Being part of the entourage
There are many situations where couples have ended up choosing the people to be part of their entourage basing on physical qualities. Just because they want to have people of uniform colour, height or weight, they may end up putting a friend’s friend on the list leaving the closest person to them out, just because they feel he or she doesn’t fit the qualities they want.
Jauharah Mukisa narrates the regret she felt when she chose people she didn’t know at all to be part of her entourage only because they had similar skin tones and were in the same height range with her, “I had four bridesmaids and they were all friends to my cousin. We didn’t relate at all and they were hard to manage, every one of them was doing things the way they wanted to.”
Mukisa further explains that she wanted all her bridesmaids to have a similar hairstyle but none of them agreed to her request. She believes everything could have worked out if she had chosen people she knew well and they could have listened to her.
According, to Connie Atim, wedding coordinator, it is important for the bride to choose family members to be part of your entourage because being surrounded by people you are comfortable with is the best way to go for a smooth running of events. Why choose someone you are not familiar with to play an important role yet the one close to you might even do it way better?
We are usually surrounded with people that have great talent but we tend to ignore them and hire others to perform, without giving chance to our loved ones to showcase what they have.
If you have a friend or family member that is good at singing, dancing or even poetry, ask them to prepare something special for your ceremony. You are not only giving them a platform, but you get to at least bring some unique entertainment for your guests, and it may end up being way better than what you might have paid for.

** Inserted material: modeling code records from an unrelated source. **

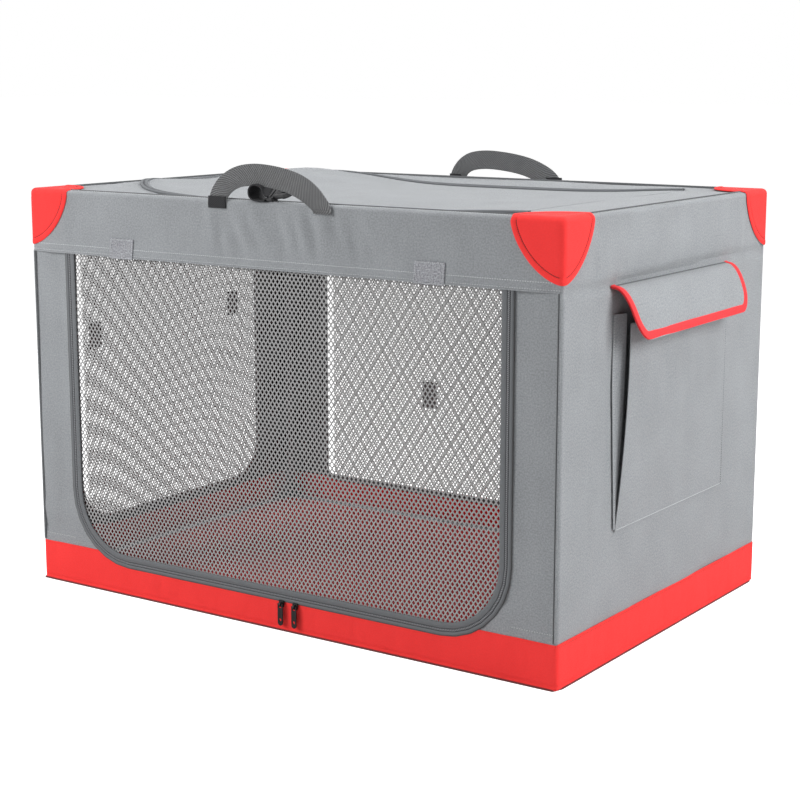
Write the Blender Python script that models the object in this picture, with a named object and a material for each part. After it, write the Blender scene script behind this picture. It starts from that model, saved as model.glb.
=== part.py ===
"""Soft folding dog crate: a cloth cabin over a steel tube frame whose four legs fold at the knee.

The origin is the middle of the underside, +X runs right along the long front, +Y to the rear and +Z up.
The front wall, with the roll-up mesh door, is at -Y. All lengths are in metres.
"""
import math

import bmesh
import bpy
from mathutils import Matrix, Vector
from mathutils.geometry import delaunay_2d_cdt

# Overall size of the crate set up, without its handles and its pocket
LENGTH = 0.910
DEPTH = 0.610
HEIGHT = 0.600

# Cloths, from the outside in, and the clearances between pieces
PATCH_CLOTH = 0.0012
COVER_CLOTH = 0.0012
WALL_CLOTH = 0.0015
FLOOR_CLOTH = 0.0015
NET_CLOTH = 0.0010
GAP = 0.0003
OVERRUN = 0.004

# Steel tube frame
TUBE_RADIUS = 0.008
TUBE_BEND = 0.025
UPPER_BEND = 0.016
FRAME_CLEARANCE = 0.002
LEG_SET_IN_X = 0.012
LEG_SET_IN_Y = 0.0115
BASE_PIVOT_RISE = 0.0222
TOP_PIVOT_DROP = 0.0188
KNEE_OFFSET = 0.011
KNEE_HALF_SPACE = 0.007
TUBE_END_SPACE = 0.0017

# Knee joints
SLEEVE_RADIUS = 0.0100
SLEEVE_LENGTH = 0.022
KNEE_EYE_RADIUS = 0.0065
TONGUE_HALF = 0.0030
EAR_THICKNESS = 0.0037
PIN_RADIUS = 0.0025
PIN_HEAD_RADIUS = 0.0045
PIN_HEAD_THICKNESS = 0.0015

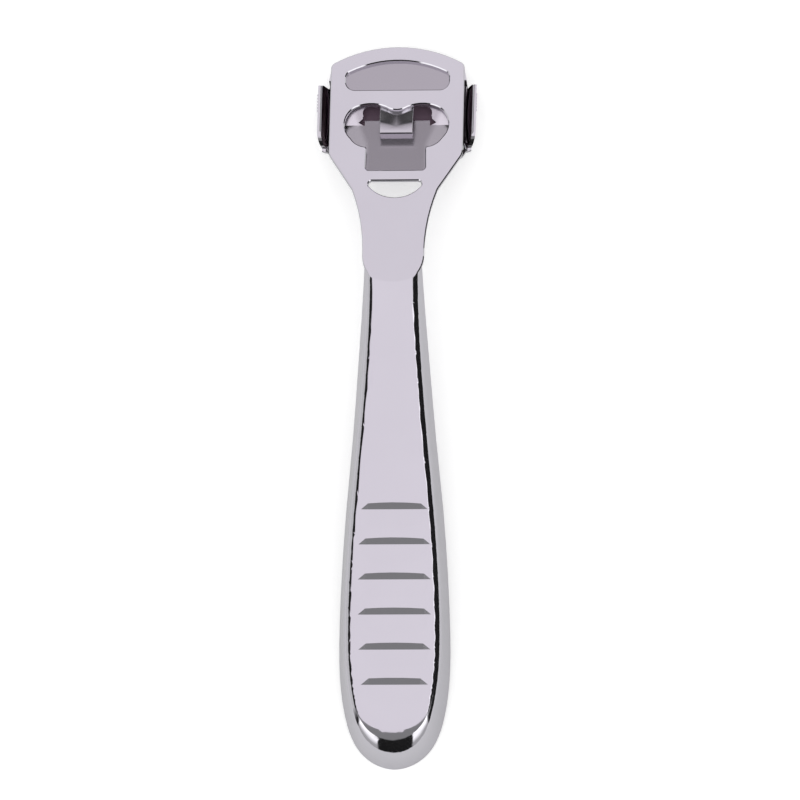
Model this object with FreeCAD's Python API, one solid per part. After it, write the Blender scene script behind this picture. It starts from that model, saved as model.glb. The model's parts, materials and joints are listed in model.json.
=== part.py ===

Juliet Kamara, a boutique owner in Wandegeya says one of her nieces is very good at ballet. Despite her young age, she had managed to win a couple of awards from her school in the UK. She therefore asked her if she was willing to perform at her wedding to which she agreed, “If I tell you the girl captured everyone’s attention way more than the professional musicians we had hired, you wouldn’t believe me.”
Kamara adds that Ariana, (her niece) got all the guests emotional as she performed to John Legend’s All of me instrumental and after the ceremony, everyone couldn’t stop talking about her.
Guests love seeing something new. If you have talent close to you, why not let them showcase it. That one person might end up being the biggest highlight that may make your day memorable.
The people on our guest list are always those we care about and vice versa. However, you can’t assign each and every guest specific role to play on your wedding, but you can still actively involve them from their seats.
Wedding games are some of the things that help keep the crowd active and entertained. Come up with one that will put up a little tension and fun for your guests.
Kamara says she always dreamt to have a wedding day full of fun but not just for herself. She also wanted to let her guests have more fun rather than sitting back and cheering whatever went on.
“My husband and I planned this bottle game that we once heard about. We got an outstanding bottle that we filled with small papers all including different kinds of activities. The bottle was to go around and whoever held it when the music stopped had to pick a paper, and do what it said,” Kamara narrates.
She further explains that the game was really entertaining and everyone got a desired dose of laughter. She feels she really managed to engage her guests in something concerning the liveliness of her big day.
There are many types of wedding games you can choose from but you can also choose to come up with a unique one. Look for something fun that will leave praising how fun and active your ceremony was.
Some of us tend to get that little frown on our faces when we hear that speeches are coming up but come on, wedding speeches can be amazing. The only thing that may make them hectic is when someone goes over the time limit when speaking but to solve this, have an MC that will make it clear to them on how much time to use.
According to Jeff Ziwa, a managing director at Emcee Portal, parents should be given between five-ten minutes while other speakers should get about three-five minutes.
Wedding speeches a way for your loved ones to express how happy they are for you. Some include advice you may need in the future and some include flashback of how far you have come with your partner.
Allow a few of your guest to pour their hearts out and send you a message. However, keep in mind that there are those people you wouldn’t want to get their hands on the mic because things might take the wrong course. People like an ex or maybe a drunken friend. You wouldn’t want the special moment to turn out into an embarrassing one.
However, always keep in mind that if your loved one isn’t comfortable with a role that you are requesting them to take part in, do not force them. It is always better for someone to do something willingly in order for it to turn out perfect.